Aclaro que no hay ningún reclamo acerca de ello, ya que esto es parte del proceso de toda vida humana, algo que he podido entender tras varios años de navegar en las profundidades de mi mundo emocional y mental.

Recibí una buena educación que me permitió llegar a cursar estudios secundarios. En el proceso experimenté la presión social y familiar de ser la primera de cinco hijos y quien debía dar el ejemplo.

Estudiar me costaba poco porque tengo facilidad para aquello. El problema era que terminada la enseñanza secundaria no visualizaba ningún futuro posible para mí. Sentía que mi línea de tiempo se acababa abruptamente al finalizar cuarto medio.

Era como si mi vida se detuviera en el arcano V del Hierofante, el que representa la educación y la sociedad, mi arcano de nacimiento, además. ¿Qué había más allá de él para mí?

Mi imaginación me trasladó a lugares donde era una reconocida escritora o una gran bailarina. También una pianista afamada. Sin embargo, al escoger una carrera ninguna de esas opciones estuvo presente. La Estrella quedó ahí, en las nubes.

Seguí un camino funcional al sistema y me gustaba. Tenía un trabajo estable, compraba cosas que no siempre necesitaba pero que satisfacían deseos pasajeros y accedía a créditos bancarios. Era una buena ciudadana.

En mi vida afectiva tardé muchos más años de los que quisiera en tener una relación de pareja.

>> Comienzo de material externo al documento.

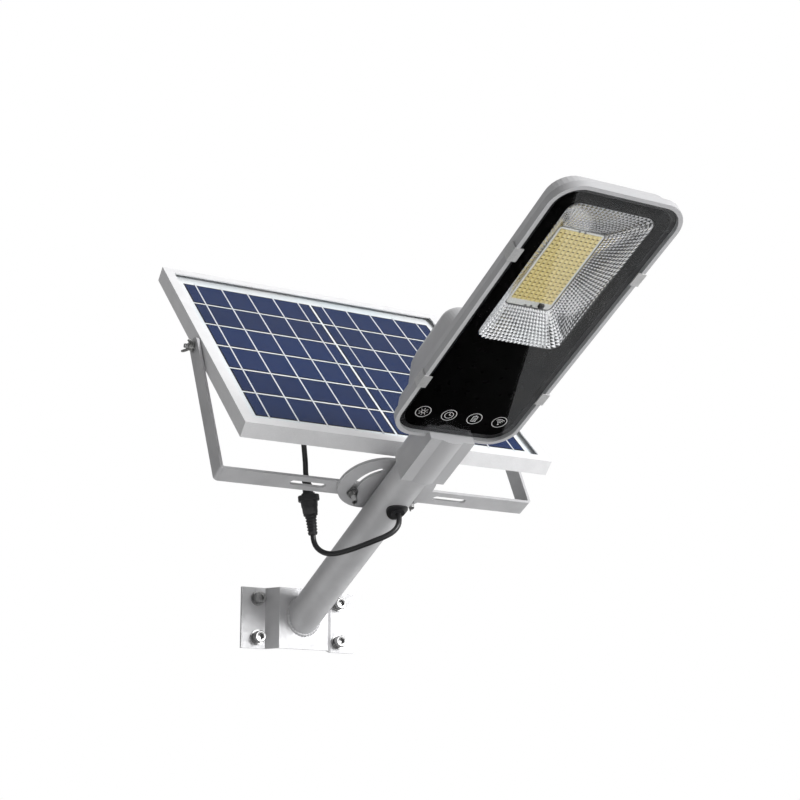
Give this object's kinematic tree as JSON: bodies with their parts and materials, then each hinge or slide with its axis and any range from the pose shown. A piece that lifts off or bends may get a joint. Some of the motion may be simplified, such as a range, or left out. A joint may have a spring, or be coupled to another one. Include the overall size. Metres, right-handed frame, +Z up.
{
  "type": "solar street lamp",
  "caption": "Wall-mounted solar street lamp: slanted arm with an LED head, and a solar panel that tilts and swivels in a U-bracket on the arm.",
  "frame": {"origin": "middle of the wall bracket's back plane, centre of the four wall bolts", "axes": "+Y into the wall, so the lamp reaches out along -Y; +Z up; +X along the wall, to the right for someone facing it"},
  "size_m": [0.379, 0.6487, 0.4127],
  "materials": {
    "galvanised_steel": "satin grey",
    "zinc_bolt": "zinc plated",
    "zinc_nut": "dull zinc",
    "anodised_frame": "silver anodised",
    "panel_glass": "clear, fine texture",
    "silicon": "dark blue",
    "ribbon": "tinned",
    "backsheet": "white",
    "black_plastic": "fine grain",
    "black_rubber": "satin",
    "housing_paint": "light grey coat",
    "clip_steel": "satin",
    "lamp_glass": "clear",
    "glass_mask": "printed black",
    "reflector": "faceted, vacuum coated",
    "led_board": "white solder mask",
    "led": "yellow phosphor",
    "thermal_pad": "soft",
    "battery_wrap": "blue sleeve",
    "green_board": "green solder mask",
    "component_black": "moulded"
  },
  "bodies": {
    "arm": {"wall_plate": "galvanised_steel", "wall_bolts": "zinc_bolt", "wall_washers": "zinc_bolt", "arm_tube": "galvanised_steel", "arm_weld": "galvanised_steel", "cable_grommet": "black_rubber", "moon_plate": "galvanised_steel", "lamp_lead": "black_rubber", "lamp_housing": "housing_paint", "neck_screws": "zinc_bolt", "front_glass": "lamp_glass", "glass_mask": "glass_mask", "glass_gasket": "black_rubber", "glass_clips": "clip_steel", "reflector": "reflector", "led_board": "led_board", "led_chips": "led", "light_sensor": "black_plastic", "board_screws": "zinc_bolt", "thermal_pad": "thermal_pad", "battery_cells": "battery_wrap", "battery_tray": "black_plastic", "battery_strap": "black_plastic", "controller_board": "green_board", "controller_parts": "component_black", "inner_lead": "black_rubber"},
    "bracket": {"u_bracket": "galvanised_steel", "swivel_bolts": "zinc_bolt", "swivel_washers": "zinc_bolt", "socket_half": "black_plastic", "plug_half": "black_plastic", "plug_ring": "black_plastic"},
    "panel": {"frame_rail_top": "anodised_frame", "frame_rail_bottom": "anodised_frame", "frame_rail_left": "anodised_frame", "frame_rail_right": "anodised_frame", "corner_keys": "anodised_frame", "panel_glass": "panel_glass", "solar_cells": "silicon", "cell_ribbons": "ribbon", "backsheet": "backsheet", "junction_box": "black_plastic", "junction_lid": "black_plastic", "junction_gland": "black_rubber", "tilt_bolts": "zinc_bolt", "tilt_washers": "zinc_bolt", "panel_lead": "black_rubber"},
    "swivel_nut_left": {"swivel_wing_nut_left": "zinc_nut"},
    "swivel_nut_right": {"swivel_wing_nut_right": "zinc_nut"},
    "tilt_nut_left": {"tilt_wing_nut_left": "zinc_nut"},
    "tilt_nut_right": {"tilt_wing_nut_right": "zinc_nut"}
  },
  "joints": [
    {"name": "bracket_swivel", "type": "hinge", "parent": "arm", "child": "bracket", "pos_m": [0, -0.19933, 0.11064], "axis": [0, 0.4226, 0.9063], "range_deg": [-12, 12], "deforming": ["lamp_lead"]},
    {"name": "panel_tilt", "type": "hinge", "parent": "bracket", "child": "panel", "pos_m": [0, -0.12206, 0.25506], "axis": [1, 0, 0], "range_deg": [-35, 8], "deforming": ["panel_lead"]},
    {"name": "swivel_nut_turn_left", "type": "hinge", "parent": "bracket", "child": "swivel_nut_left", "pos_m": [-0.03279, -0.19414, 0.1005], "axis": [0, 0.4226, 0.9063], "continuous": true},
    {"name": "tilt_nut_turn_left", "type": "hinge", "parent": "panel", "child": "tilt_nut_left", "pos_m": [-0.183, -0.12206, 0.25506], "axis": [1, 0, 0], "continuous": true},
    {"name": "swivel_nut_turn_right", "type": "hinge", "parent": "bracket", "child": "swivel_nut_right", "pos_m": [0.03279, -0.19414, 0.1005], "axis": [0, 0.4226, 0.9063], "continuous": true},
    {"name": "tilt_nut_turn_right", "type": "hinge", "parent": "panel", "child": "tilt_nut_right", "pos_m": [0.183, -0.12206, 0.25506], "axis": [1, 0, 0], "continuous": true}
  ]
}
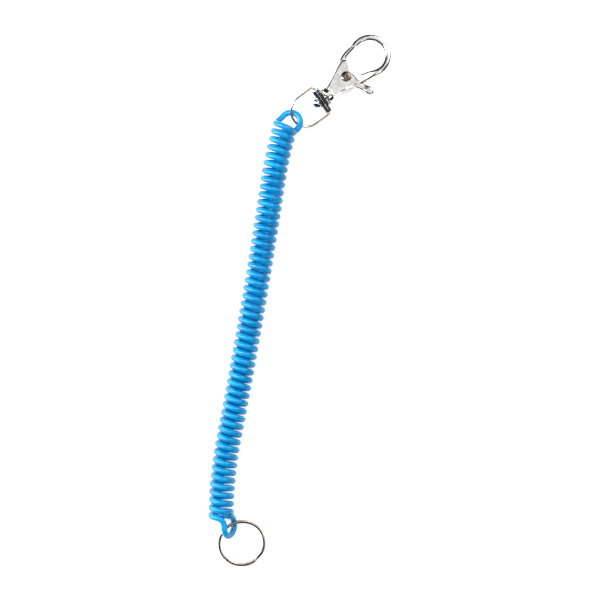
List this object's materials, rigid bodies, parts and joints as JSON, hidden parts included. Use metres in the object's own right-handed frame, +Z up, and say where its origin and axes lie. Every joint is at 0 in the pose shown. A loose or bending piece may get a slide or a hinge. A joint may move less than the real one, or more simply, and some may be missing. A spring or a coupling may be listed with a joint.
{
  "type": "coiled key cord",
  "caption": "Spiral plastic key cord ending in a swivel trigger clasp on a D-shaped wire bail and in a split ring.",
  "frame": {"origin": "middle of the object's outline in plan, on the surface that it lies on", "axes": "+X to the right across the cord, +Y along the cord's length towards the trigger clasp, +Z up from the table"},
  "size_m": [0.0776, 0.2249, 0.011],
  "materials": {
    "cord_blue": "clear tinted soft plastic, glossy and slightly translucent",
    "nickel": "bright nickel plate over a zinc casting",
    "plated_wire": "nickel-plated steel wire, lightly rubbed",
    "spring_steel": "drawn spring steel wire"
  },
  "bodies": {
    "cord": {"coil": "cord_blue", "top_loop": "cord_blue"},
    "lower_end": {"bottom_loop": "cord_blue"},
    "key_ring": {"split_ring": "plated_wire"},
    "bail": {"wire_bail": "plated_wire"},
    "barrel": {"swivel_barrel": "nickel"},
    "clasp": {"clasp_body": "nickel", "swivel_rivet": "nickel", "gate_rivet": "nickel", "gate_spring": "spring_steel"},
    "gate": {"gate_lever": "nickel"}
  },
  "joints": [
    {"name": "bail_swing", "type": "hinge", "parent": "cord", "child": "bail", "pos_m": [-0.00224, 0.07584, 0.0045], "axis": [0.5239, -0.7117, -0.468], "range_deg": [-35, 50]},
    {"name": "swivel_fold", "type": "hinge", "parent": "bail", "child": "barrel", "pos_m": [0.00903, 0.08414, 0.0045], "axis": [0.5239, -0.7117, -0.468], "range_deg": [-75, 75]},
    {"name": "swivel_spin", "type": "hinge", "parent": "barrel", "child": "clasp", "pos_m": [0.00903, 0.08414, 0.0045], "axis": [0.7775, 0.624, -0.0785], "continuous": true},
    {"name": "gate_pivot", "type": "hinge", "parent": "clasp", "child": "gate", "pos_m": [0.01923, 0.09373, 0.0034], "axis": [-0.0612, -0.0491, -0.9969], "range_deg": [0, 32], "stiffness_Nm_per_rad": 0.02, "springref_deg": -14.32, "deforming": ["gate_spring"]},
    {"name": "coil_stretch", "type": "slide", "parent": "cord", "child": "lower_end", "axis": [0, -1, 0], "range_m": [0, 0.4], "stiffness_N_per_m": 3, "deforming": ["coil"]},
    {"name": "split_ring_swing", "type": "hinge", "parent": "lower_end", "child": "key_ring", "pos_m": [-0.02971, -0.09478, 0.00507], "axis": [-0.8312, -0.556, 0], "range_deg": [-30, 45]}
  ]
}
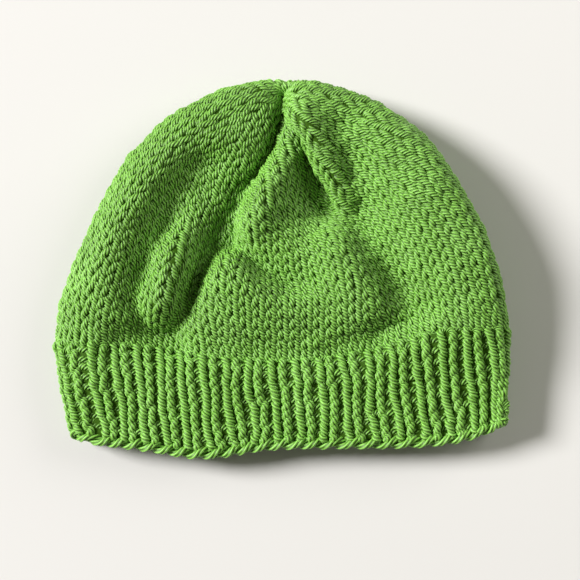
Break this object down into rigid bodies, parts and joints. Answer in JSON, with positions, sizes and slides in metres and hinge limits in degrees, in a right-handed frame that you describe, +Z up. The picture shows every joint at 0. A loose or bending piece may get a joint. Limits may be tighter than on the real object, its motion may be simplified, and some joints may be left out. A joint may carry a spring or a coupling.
{
  "type": "knit beanie",
  "caption": "Hand-knit ribbed beanie lying flat and softly puffed: corded cast-on edge, single-rib band, plain knit body, crown drawn together in wedges with soft creases.",
  "frame": {"origin": "centre of the footprint on the surface that the cap lies on", "axes": "+Z up from the floor through the flattened cap; +Y from the brim opening towards the crown; +X across the cap, to the right as seen from above with the brim nearest"},
  "size_m": [0.2198, 0.181, 0.0292],
  "materials": {
    "yarn": "soft plied yarn, matte with a slight sheen, light fuzz"
  },
  "bodies": {
    "root": {"cast_on_edge": "yarn", "rib_band_front": "yarn", "rib_band_back": "yarn", "body_front": "yarn", "body_back": "yarn", "crown_wedge_1": "yarn", "crown_wedge_2": "yarn", "crown_wedge_3": "yarn", "crown_wedge_4": "yarn", "crown_wedge_5": "yarn", "crown_wedge_6": "yarn", "crown_wedge_7": "yarn", "crown_wedge_8": "yarn", "crown_gather": "yarn", "cast_on_tail": "yarn", "closing_tail": "yarn"}
  },
  "joints": []
}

En algún punto de mi adolescencia y los primeros años de mi juventud, el miedo tomó el control de mi ser y el instinto de conservación me aisló de toda posibilidad de vincularme más íntimamente con un otro. Los Enamorados estaban vetados para mí.

En ese tiempo me sentía discapacitada para el amor. Si bien el bicho raro del colegio había logrado formar una crisálida bella y acogedora, a la libélula le quedaban años para manifestarse.

Transité los vínculos afectivos y llegué a formar una relación estable pero algo desafectada. Mis emociones se congelaron en algún punto de la vida. La pasión quedó también limitada por el pudor y una temprana creencia instalada de pecado.

Me sentí grande cuando recibí mi primer sueldo y cuando nos fuimos a convivir con mi pareja.

Fui feliz por varios años en esta dinámica y esa sensación placentera se acrecentó cuando me convertí en madre. Un pequeño ser decidió encarnar a través de mí para vivir su propia experiencia humana. Un alma que me escogió como compañera para aprender de mí y, sobre todo, para enseñarme.

Si bien nunca busqué con pasión tener un hijo o una hija (otros “miedos memorias” mediante), cuando decidí hacerlo, y se manifestó, fue maravilloso. Compartir en un mismo cuerpo dos almas es una sensación imposible de describir.

Mi hija nació y con ella se transformó mi vida. Ella marcó el inicio del despertar de la crisálida e impulsó la metamorfosis.   

Permitir que su vida se canalizara a través de mí es uno de los actos de valentía más grande que he visto en una persona tan cobarde como yo. En un estado de poderoso Mago se encendió esa chispa vital.

A partir de su nacimiento comencé a caminar por los senderos oscuros de la sombra, por aquellas zonas confusas de La Luna, donde habitan las memorias del inconsciente.  

Mi niña recién nacida me invitó a mirar a mi niña interior, aquella que aún no sanaba con conciencia sus propias heridas. Una niña miedosa, insegura, llena de rabia, que se había quedado escondida en los cajones de la mente.

Ella es mi maestra y me duele saber que también tiene su herida. Sin embargo, mi proceso de autoconocimiento me permite ahora entender que el dolor es parte de la vida, no así el sufrimiento.

Ella y yo somos gotas en un océano. Y aunque al encarnar sentimos el dolor de la separación, el camino nos lleva a reencontrarnos con ese ser esencial que fuimos, que somos y que siempre seremos.